Jugé que les locataires d'un immeuble ne peuvent bénéficier que de la réintégrande.
Un locataire est en effet toujours détenteur du bien loué et ne peut, en conséquence, satisfaire à l'exigence d'un possession utile pour prescrire.

Comprise comme une mesure de police, l'action en réintégrande ne tranche pas une question qui se pose à propos des droits du détenteur tire d'une convention. Tout en respectant la règle du non cumul du possessoire et du pétitoire, la seule existence d'une convention entre les parties ne peut peut faire obstacle à la reconnaissence de la protection possessoire, que ce soit entre locataires et bailleurs, entre nu-propriétaires et usufruitiers, entre titulaires des fonds servants et dominants, entre copropritaires...
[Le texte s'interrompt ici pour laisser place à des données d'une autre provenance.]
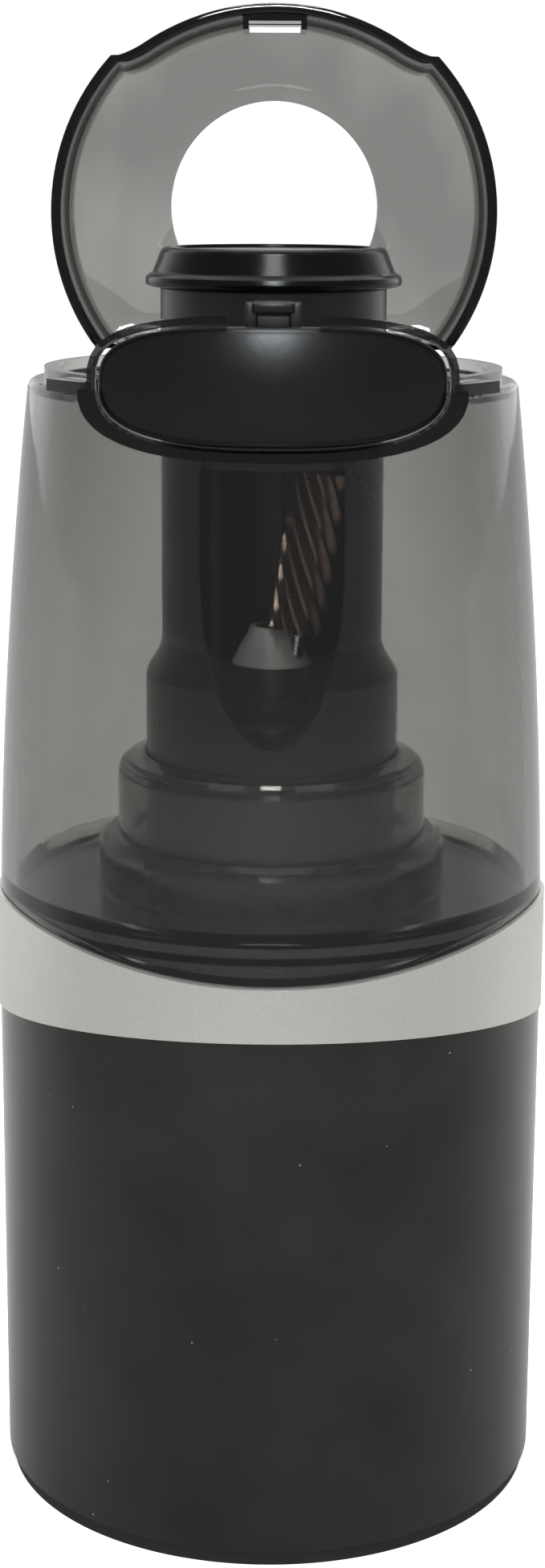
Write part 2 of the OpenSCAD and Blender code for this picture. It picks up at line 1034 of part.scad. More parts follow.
module pencil_guide() {
    color("#2a2a2b")
        rotate_extrude()
            polygon([
                [pencil_r, 159.4], [5.6, 159.4], [6.45, 162], [6.45, 176.9], [8.4, 177], [8.4, 178],
                [6.45, 178], [6.45, 180], [5.6, 180.3], [pencil_r, 179.2]
            ]);
}

// ---------- bin ----------

module shavings_bin() {
    color(smoke) {
        difference() {
            union() {
                difference() {
                    bin_barrel();
                    under_arch(arch_gap);
                }
                bin_floor_and_tube();
                bin_deck();
            }
            translate([0, 0, 60])
                cylinder(r = tube_in_r, h = 60);
        }
        translate([-3, 30, deck_z - 3.4])
            cube([6, 2.4, 4]);
    }
}

// The barrel wall with its shoulder and raised lip.
module bin_barrel() {
    rotate_extrude()
        difference() {
            union() {
                intersection() {
                    translate([body_r - barrel_r, barrel_z])
                        circle(r = barrel_r, $fn = barrel_fn);
                    translate([30, 70])
                        square([12, shoulder_z - 1 - 70]);
                }
                translate([lip_in_r, shoulder_z - 2])
                    square([barrel_at(shoulder_z) - lip_in_r - 1, 2]);
                translate([barrel_at(shoulder_z) - 1.02, shoulder_z - 1])
                    circle(r = 1, $fn = 32);
                translate([lip_in_r, shoulder_z - 0.5])
                    square([lip_r - lip_in_r, lip_z - shoulder_z + 0.5]);
            }
            intersection() {
                translate([body_r - barrel_r, barrel_z])
                    circle(r = barrel_r - bin_wall, $fn = barrel_fn);
                translate([-1, bin_floor_z + 1])
                    square([60, shoulder_z - 2 - bin_floor_z - 1]);
            }
            translate([-1, 60])
                square([skirt_r + 1, bin_floor_z - 60]);
        }
}

// The floor stays whole inside the shell. Its rim steps out into the wall above the arched joint.
module bin_floor_and_tube() {
    floor_r = shell_in_r - 0.3;
    rim_z = arch_z + arch_r + arch_gap + 0.1;
    rotate_extrude()
        polygon([
            [23.4, bin_floor_z], [floor_r, bin_floor_z], [floor_r, rim_z],
            [floor_r + 0.9, rim_z], [floor_r + 0.9, rim_z + 2],
            [floor_r - 0.3, rim_z + 2], [floor_r - 1.1, rim_z + 0.3],
            [floor_r - 1.8, bin_floor_z + bin_floor_t], [25.6, bin_floor_z + bin_floor_t],
            [25.2, bin_floor_z + 2.6], [25.2, 96.2], [24.8, 97.2], [23.9, 97.9], [tube_r, 98.2],
            [tube_r, 107], [22, 108.1], [21, 108.8], [tube_in_r - 1, 109.8],
            [tube_in_r - 1, 108], [20.4, 107.2], [tube_r - tube_t, 106.4],
            [tube_r - tube_t, 96.8], [22.6, 96.2], [23.4, 95.2]
        ]);
}

// Fixed deck behind the hinge, with the bin's hinge lugs.
module bin_deck() {
    difference() {
        union() {
            intersection() {
                translate([0, 0, lip_z - 1.9])
                    cylinder(r = lip_r - 0.5, h = 1.9);
                translate([-far, hinge_y + 2.4, 0])
                    cube([2 * far, far, far * 2]);
            }
            for (x = hinge_lug_x)
                translate([x, 0, 0])
                    hinge_lug(lug_w);
        }
        hinge_bore();
    }
}

module hinge_lug(w) {
    translate([0, hinge_y, hinge_z])
        rotate([0, 90, 0])
            cylinder(r = lug_r, h = w, $fn = 48);
    translate([0, hinge_y, hinge_z - lug_r])
        cube([w, 3.4, 1.4]);
}

module hinge_bore() {
    translate([-far, hinge_y, hinge_z])
        rotate([0, 90, 0])
            cylinder(r = hinge_pin_r + run_gap, h = 2 * far, $fn = 48);
}

module hinge_pin() {
    color(steel)
        translate([-21.8, hinge_y, hinge_z])
            rotate([0, 90, 0])
                cylinder(r = hinge_pin_r, h = 43.6, $fn = 48);
}

// Outline of the front plate: full round ends, a slightly bowed top and bottom.
function plate_outline(half_w, half_h) =
    let (power = 2.9)
    [
        for (a = [0:7.5:352.5])
            let (c = cos(a), s = sin(a))
            [
                half_w * sign(c) * pow(abs(c), 2 / power),
                plate_z + half_h * sign(s) * pow(abs(s), 2 / power)
            ]
    ];

module front_prism(points) {
    rotate([90, 0, 0])
        linear_extrude(height = 60)
            polygon(points);
}

module latch_bezel() {
    bezel_r = 39;
    color(smoke)
        difference() {
            union() {
                // The upper half stands free above the shoulder.
                intersection() {
                    tube(bezel_r - 0.2, bezel_r - 2.5, 12, plate_z - 1.2);
                    front_prism(plate_outline(plate_half_w + 1.6, plate_half_h + 1.4));
                }
                // The lower half is wider and grows out of the bin's wall.
                intersection() {
                    difference() {
                        translate([0, 0, plate_z - 11])
                            cylinder(r = bezel_r, h = 9.8);
                        intersection() {
                            translate([0, 0, 100])
                                cylinder(r = 36, h = 70);
                            bezel_seat();
                        }
                    }
                    front_prism(plate_outline(plate_half_w + 3, plate_half_h + 1.7));
                }
                // Short wings join the two halves to the bin's lip.
                for (s = [-1, 1])
                    intersection() {
                        tube(36.6, lip_r + 0.05, 1.6, plate_z - 1.8);
                        sector(-90 + s * 49, 7, 50, 10, plate_z - 5);
                    }
            }
            front_prism(plate_outline(plate_half_w + plate_gap, plate_half_h + plate_gap));
            translate([-6, -45, plate_z + 5])
                cube([12, 20, 20]);
        }
    color(smoke)
        difference() {
            for (s = [-1, 1])
                latch_lug(s);
            on_latch_axis(-20, 40, plate_pin_r);
            bezel_seat();
        }
}

// The part of the bin that the bezel stands on.
module bezel_seat() {
    rotate_extrude()
        intersection() {
            translate([body_r - barrel_r, barrel_z])
                circle(r = barrel_r, $fn = barrel_fn);
            translate([0, 100])
                square([60, 70]);
        }
}

// Round bar along X on the latch's pivot axis, from x0 to x0 + length.
module on_latch_axis(x0, length, r) {
    translate([x0, plate_pin_y, plate_z])
        rotate([0, 90, 0])
            cylinder(r = r, h = length, $fn = 32);
}

module latch_lug(side) {
    width = 1.6;
    x0 = side * 9.2 - width / 2;
    on_latch_axis(x0, width, 1.2);
    translate([x0, plate_pin_y - 1.2, plate_z - 3.4])
        cube([width, 3.6, 3.4]);
}

module latch_spring() {
    color(steel)
        translate([-2, 0, 0])
            rotate([90, 0, 90])
                linear_extrude(height = 4)
                    polygon([
                        [-34.7, 161], [-35.5, 158.4], [-36, 157.9], [-36.4, 158.6], [-36.4, 159.4],
                        [-36.2, 159.4], [-36.2, 158.7], [-35.9, 158.2], [-35.7, 158.6],
                        [-34.9, 161.1]
                    ]);
}

// ---------- latch ----------

module latch_plate() {
    color("#201f1f")
        difference() {
            union() {
                intersection() {
                    tube(plate_front_r, plate_front_r - 1.6, 30, plate_z - 15);
                    front_prism(plate_outline(plate_half_w, plate_half_h));
                }
                for (s = [-1, 1])
                    pivot_ear(s);
                latch_hook();
            }
            on_latch_axis(-20, 40, plate_pin_r + run_gap);
        }
}

module pivot_ear(side) {
    width = 1.6;
    x0 = side * 7.2 - width / 2;
    on_latch_axis(x0, width, 1.2);
    translate([x0, plate_pin_y - 3, plate_z - 1.2])
        cube([width, 3, 2.4]);
}

// Hook on the plate's upper edge: a bar with a recess, and a nose that reaches for the lid.
module latch_hook() {
    nose_t = 1.35;
    root_z = plate_z + 4.6;
    difference() {
        translate([-hook_half_w, -37.5, root_z])
            cube([2 * hook_half_w, 37.5 + nose_tip_y - nose_t, hook_top_z - root_z]);
        translate([-2.1, -38.6, 173.7])
            cube([4.2, 3.4, 1.3]);
        translate([-hook_half_w - 1, -60, plate_z + plate_half_h])
            cube([2 * hook_half_w + 2, 60 - 36, 20]);
        translate([-far, -60, 0])
            cube([2 * far, 60 - plate_front_r + 1, 300]);
    }
    translate([-hook_half_w, nose_tip_y - nose_t - eps, 174])
        cube([2 * hook_half_w, nose_t + eps, hook_top_z - 174]);
}

module latch_pin() {
    color(steel)
        on_latch_axis(-10.2, 20.4, plate_pin_r);
}

// ---------- lid ----------

// The lid's front edge in plan, at a distance x from the middle.
function front_edge(x) =
    let (
        on_arc = min(abs(x), curl_x),
        past = abs(x) - on_arc,
        slope = curl_x / sqrt(pow(front_arc_r, 2) - pow(curl_x, 2))
    )
    arch_front_y + front_arc_r - sqrt(pow(front_arc_r, 2) - pow(on_arc, 2))
        + slope * past - curl_bend * pow(past, 2);

// Space behind the lid's front wall out to end_x each side, set back by inset and leaning by
// lean about height z.
module behind_front(end_x, inset, lean, z) {
    steps = 24;
    front_y = -60;
    bell = [
        for (i = [0:steps])
            let (x = -end_x + i * 2 * end_x / steps)
            [x, front_edge(x) + inset]
    ];
    translate([0, arch_front_y, z])
        rotate([-lean, 0, 0])
            translate([0, -arch_front_y, -30])
                linear_extrude(height = 80)
                    polygon(concat(
                        [[-60, front_y], [-end_x, front_y]],
                        bell,
                        [[end_x, front_y], [60, front_y], [60, 60], [-60, 60]]
                    ));
}

// Half space in front of the plane y.
module in_front_of(y) {
    translate([-60, -60, 100])
        cube([120, 60 + y, 120]);
}

module lid_closed() {
    back_y = hinge_y - 0.2;
    ceiling_z = lid_top_z - lid_wall;
    edge_lean = 50;
    difference() {
        union() {
            intersection() {
                translate([0, lid_set_back, 0])
                    rotate_extrude()
                        polygon([
                            [0, lid_low_z], [lid_r, lid_low_z], [lid_r - 0.25, 178.9],
                            [lid_r - 0.5, 180.1], [lid_r - 1.2, 181.3], [lid_r - 2.2, 182.1],
                            [lid_r - 3.4, lid_top_z], [0, lid_top_z]
                        ]);
                behind_front(notch_x, 0, front_lean, lid_low_z);
                behind_front(lid_r + 2, 0, edge_lean, lid_top_z - 2);
                in_front_of(back_y);
            }
            for (x = [-17.2, 2.6])
                hinge_knuckle(x, 14.6);
        }
        difference() {
            intersection() {
                translate([0, lid_set_back, 0])
                    rotate_extrude()
                        polygon([
                            [0, lid_low_z - 1], [lid_r - lid_wall, lid_low_z - 1],
                            [lid_r - lid_wall - 0.3, 179.9], [lid_r - lid_wall - 0.6, 180.6],
                            [lid_r - lid_wall - 1.3, ceiling_z], [0, ceiling_z]
                        ]);
                behind_front(notch_x - lid_wall * 0.6, lid_wall, front_lean, lid_low_z);
                in_front_of(back_y - lid_wall);
            }
            catch_block();
        }
        translate([0, 0, 150])
            cylinder(r = lid_hole_r, h = 50);
        catch_window();
        for (x = hinge_lug_x)
            translate([x - lug_play, hinge_y, hinge_z])
                rotate([0, 90, 0])
                    cylinder(r = lug_r + 0.4, h = lug_w + 2 * lug_play, $fn = 48);
        hinge_bore();
    }
}

// Barrel of the lid's hinge, from x over a length.
module hinge_knuckle(x, length) {
    translate([x, hinge_y, hinge_z])
        rotate([0, 90, 0])
            cylinder(r = lug_r, h = length, $fn = 48);
    translate([x, hinge_y - lug_r, hinge_z])
        cube([length, lug_r - 0.2, 4]);
}

// Block behind the middle of the front wall, with a rib at each side.
module catch_block() {
    difference() {
        translate([-catch_half_w, arch_front_y + 1, lid_low_z + 0.3])
            cube([2 * catch_half_w, 2.75, 20]);
        translate([-catch_slot_half_w, arch_front_y + 2.7, 150])
            cube([2 * catch_slot_half_w, 5, 50]);
    }
}

// The window that the hook's nose enters, and the moulding slot above it.
module catch_window() {
    translate([-catch_slot_half_w, arch_front_y - 5, 173.7])
        cube([2 * catch_slot_half_w, 12, 2.9]);
    translate([-catch_slot_half_w, arch_front_y + 2.55, 176])
        cube([2 * catch_slot_half_w, 0.9, 20]);
}

module lid() {
    color(smoke)
        translate([0, hinge_y, hinge_z])
            rotate([-lid_open_deg, 0, 0])
                translate([0, -hinge_y, -hinge_z])
                    lid_closed();
}

base_shell();
silver_band();
foot_ring();
base_plate();
base_screws();
battery_holder();
aa_cells();
top_contacts();
motor_can();
motor_magnets();
motor_endcap();
gear_plate_lower();
gear_plate_upper();
gear_screws();
idler_axle();
shaft_bushing();
deck();
deck_screws();
column_housing();
column_screws();
column_bushing();
ring_gear();
start_switch();
interlock_switch();
lead_red();
lead_black();
battery_door();
door_contacts();
battery_springs();
shavings_bin();
latch_bezel();
hinge_pin();
latch_spring();
latch_plate();
latch_pin();
lid();
guide_cap();
pencil_guide();
thrust_cup();
return_spring();
drive_shaft();
output_gear();
cutter_carrier();
cutter_axle();
axle_clip();
helical_cutter();
cutter_pinion();
compound_gear();
motor_shaft();
motor_pinion();
motor_armature();
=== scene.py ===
import math

import bmesh
import bpy
from mathutils import Matrix, Vector


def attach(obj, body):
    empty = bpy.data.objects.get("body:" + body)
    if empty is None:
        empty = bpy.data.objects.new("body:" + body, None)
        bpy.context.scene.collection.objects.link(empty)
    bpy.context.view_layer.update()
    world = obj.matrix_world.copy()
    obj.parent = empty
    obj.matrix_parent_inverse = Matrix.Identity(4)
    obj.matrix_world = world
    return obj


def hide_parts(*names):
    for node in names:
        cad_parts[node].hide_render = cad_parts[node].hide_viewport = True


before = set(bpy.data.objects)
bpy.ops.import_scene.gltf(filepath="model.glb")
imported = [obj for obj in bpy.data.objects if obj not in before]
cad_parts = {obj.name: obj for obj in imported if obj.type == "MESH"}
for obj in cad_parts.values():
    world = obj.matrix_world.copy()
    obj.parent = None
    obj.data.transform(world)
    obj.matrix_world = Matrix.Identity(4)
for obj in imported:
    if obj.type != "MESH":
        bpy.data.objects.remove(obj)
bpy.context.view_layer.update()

MM = 0.001


# ---------- camera, lights and stage ----------

def make_camera():
    """Looks at the front from a little above, from 37 cm away."""
    data = bpy.data.cameras.new("Camera")
    camera = bpy.data.objects.new("Camera", data)
    bpy.context.scene.collection.objects.link(camera)
    data.sensor_fit = "AUTO"
    data.sensor_width = 36
    data.lens = 59.73
    data.clip_start = 0.01
    data.clip_end = 50
    down_tilt = 13.3
    pitch = math.radians(90 - down_tilt)
    roll = math.radians(0.29)
    camera.matrix_world = (
        Matrix.Translation(Vector((0.19, -371.6, 191.9)) * MM)
        @ Matrix.Rotation(pitch, 4, "X")
        @ Matrix.Rotation(roll, 4, "Z")
    )
    bpy.context.scene.camera = camera


def area_light(name, place, target, size, power, colour=(1, 1, 1)):
    data = bpy.data.lights.new(name, "AREA")
    data.shape = "RECTANGLE"
    data.size = size[0]
    data.size_y = size[1]
    data.energy = power
    data.color = colour
    light = bpy.data.objects.new(name, data)
    light.location = place
    aim = Vector(target) - Vector(place)
    light.rotation_euler = aim.to_track_quat("-Z", "Y").to_euler()
    bpy.context.scene.collection.objects.link(light)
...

Jugé que l'article 2229 du code civil dispose que « pour pouvoir prescrire, il faut une possession continue et non interrompue, paisible, publique, non équivoque, et à titre de propriétaire », et s'il incombe au demandeur au possessoire d'établir le fait de la possession, ce qu'il est autorisé à prouver par toutes voies de droit, en revanche, lorsqu'il est prétendu que le trouble de jouissance est causé par violence ou par voie de fait, il ne peut être imposé au demandeur à l'action possessoire dite «réintégrande », de démontrer qu'il était titulaire d'un droit de propriété sur le bien immobilier qui fait l'objet de son action. Il suffit que le demandeur exerce un pouvoir de fait quelconque sur l'objet immobilier, à quelque titre que ce soit (Cass. 19 octobre 2007).




L'usucapion et les effets


L'usucapion fait acquérir la propriété.
Comme toute prescription, l'usucapion ne joue jamais de plein droit (C. civ., art. 2223).
Il appartient au possesseur de décider s'il usera ou non de ce moyen.
Mais s'il l'invoque la propriété lui est irrévocablement acquise.

L'usucapion n'a d'autre effet que rendre inattaquable l'acquisition du droit, possédé dans les conditions légales : elle met le possesseur à l'abir de l'éviction.

Toutefois, l'usucapion ,n'éteint pas les droits réels : l'usufruit (C.civ., art. 617), les servitudes (art. 706, les hypothèques (loi hyp., art. 108, al. 8).